Proposed extraction: generic _run_batch()

def _run_batch(
    items: Iterable[T],
    fn: Callable[[T], None],
    *,
    max_workers: int | None,
    stop_on_error: bool,
    label: str,
) -> BatchResult:
    ...

Each batch function reduces to validation + one call to _run_batch().

Estimated savings: ~65 net lines (gross ~80, minus ~15 for the generic function).


6. Optional-dependency import guards

Five extensions repeat the same try/except pattern:

try:
    import some_package
except ModuleNotFoundError as _exc:  # pragma: no cover
    raise ModuleNotFoundError(
        "... is required ... Install with: pip install 'remote-store[...]'"
    ) from _exc

Three of the five sites import specific names (from pydantic import SecretStr, from dagster import IOManager), not just the module itself.

Outcome: _require_extra() dropped

The void-guard approach triggers ruff E402 (module-level import not at top of file) for all subsequent imports after the function call. Suppressing E402 across multiple lines is noisier than the original try/except. Import guards remain as-is.


7. Deprecated alias pattern

Three extensions (pydantic.py, dagster.py, cache.py) have identical deprecation wrappers from BK-010.

Proposed extraction: _deprecated_alias() decorator

def _deprecated_alias(old_name: str, new_fn: Callable[P, T]) -> Callable[P, T]:
    @functools.wraps(new_fn)
    def wrapper(*args: P.args, **kwargs: P.kwargs) -> T:
        warnings.warn(
            f"{old_name}() is deprecated, use {new_fn.__name__}() instead",
            DeprecationWarning, stacklevel=2,
        )
        return new_fn(*args, **kwargs)
    wrapper.__name__ = old_name
    return wrapper

Location: ext/_helpers.py (alongside _require_extra()).

Estimated savings: ~25 net lines across 3 files. Also makes future renames zero-effort.


8. Store move/copy duplication

Store.move() (lines 394--423) and Store.copy() (lines 425--454) share identical logic: capability check, path validation, same-path short-circuit, delegation, logging. Only the method name and log string differ.

Assessment: not worth extracting

The two methods are 30 lines each, adjacent, and readable. A generic _path_operation() helper would save ~15 lines but add indirection. Leave as-is unless a third path-to-path operation appears.

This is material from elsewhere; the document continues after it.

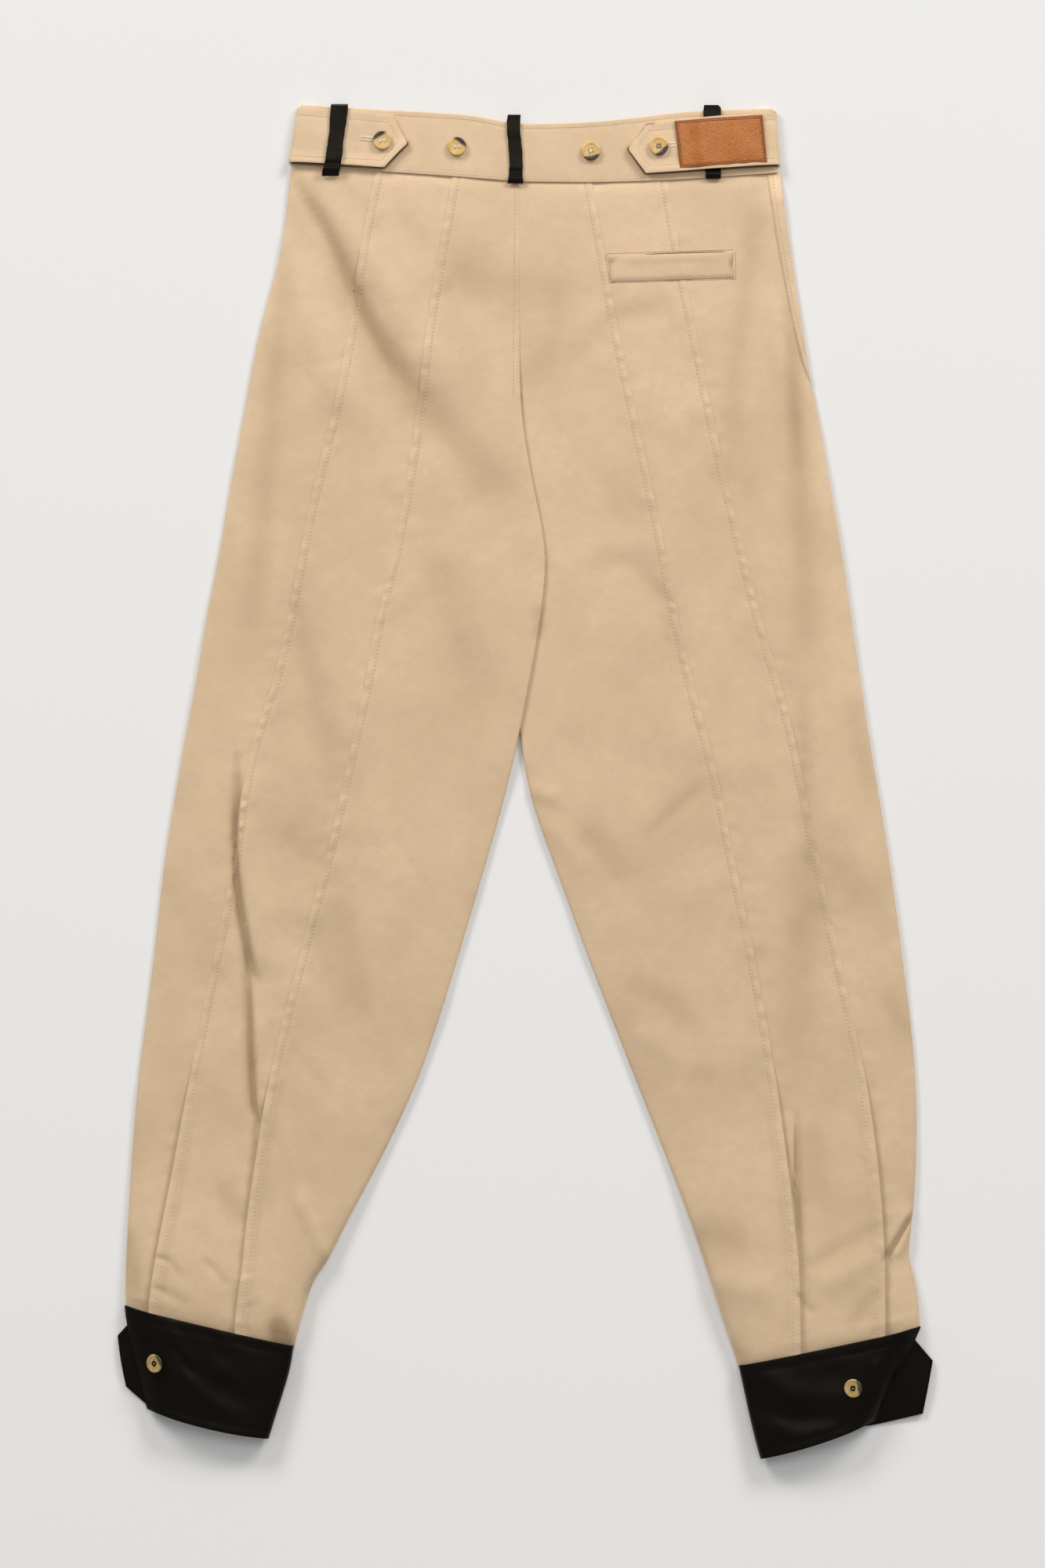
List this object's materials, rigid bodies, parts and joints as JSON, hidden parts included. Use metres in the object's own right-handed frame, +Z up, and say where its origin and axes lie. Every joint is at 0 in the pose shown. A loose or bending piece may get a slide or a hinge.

Prioritized implementation plan

Phase Scope Net savings Risk Backlog ID
1 S3 base class + error factories + FileInfo helpers ~240 lines Medium — MRO change, abstract property contract BK-011 (done, PR #242)
2 _StreamWrapper base ~35 lines Low BK-012 (done, PR #243)
3 _run_batch() generic executor ~65 lines Low — tests already comprehensive BK-012 (done, PR #243)
4 ext/_helpers.py: _deprecated_alias() ~25 lines Low BK-012 (done, PR #243)

Total estimated net reduction: ~385 lines (~6.4% of the 6,031 lines in the analysed files). Gross reduction ~455 lines, offset by ~70 lines for the new shared modules.

Phasing rationale

  • Phase 1 bundles the tightly coupled pieces: the S3 base class needs the error factories (Phase 2 originally) and FileInfo helpers (Phase 3 originally). One PR, one review cycle. The diff will be large (~5 backend files, 2--3 new modules), so structure it as stacked commits for reviewability: (1) _fileinfo.py helpers, (2) error factories in _errors.py, (3) _S3Base extraction.
  • Phases 2--4 are independent leaves; batch into a single second PR.

Test impact

  • Phase 1 (S3 base): Both S3 test suites instantiate their concrete backend class over moto fixtures. The conformance suite covers all public operations, so the extraction is guarded by existing tests. No fixture restructuring expected.
  • Phases 2--4: Pure internal refactors with full test coverage. No new test files needed.

Backward compatibility

  • Phase 1: Both S3 backends gain _S3Base in their MRO. isinstance() checks still pass. No public API change.
  • Phases 2--4: Internal only. No public API surface affected.

Spec impact

No specs reference internal backend method names (_classify_error, _info_to_fileinfo, _s3fs_errors, etc.). Specs reference public Store operations and capability names only. No spec updates needed.

What this proposal does NOT cover

  • ProxyStore override boilerplate in observe.py / cache.py: both override ~9 identical method signatures with different wrapping logic. A mixin or code-gen approach could help, but the semantic difference (timing hooks vs cache lookup) makes a shared abstraction fragile. Revisit after the async API work (ID-013) settles the method surface.
  • Store logging boilerplate (29 structured log calls): a _log_op() helper could eliminate repetition, but the current approach is explicit and grep-friendly. Not worth the indirection.

Decision requested

  1. Phase 1 bundles S3 base + error factories + FileInfo helpers into one PR. Phases 2--4 as separate PRs, or batch them?
  2. Naming: _s3_base.py for the base class module. Agreed?
  3. Confirmed: _require_extra() and _deprecated_alias() go in ext/_helpers.py.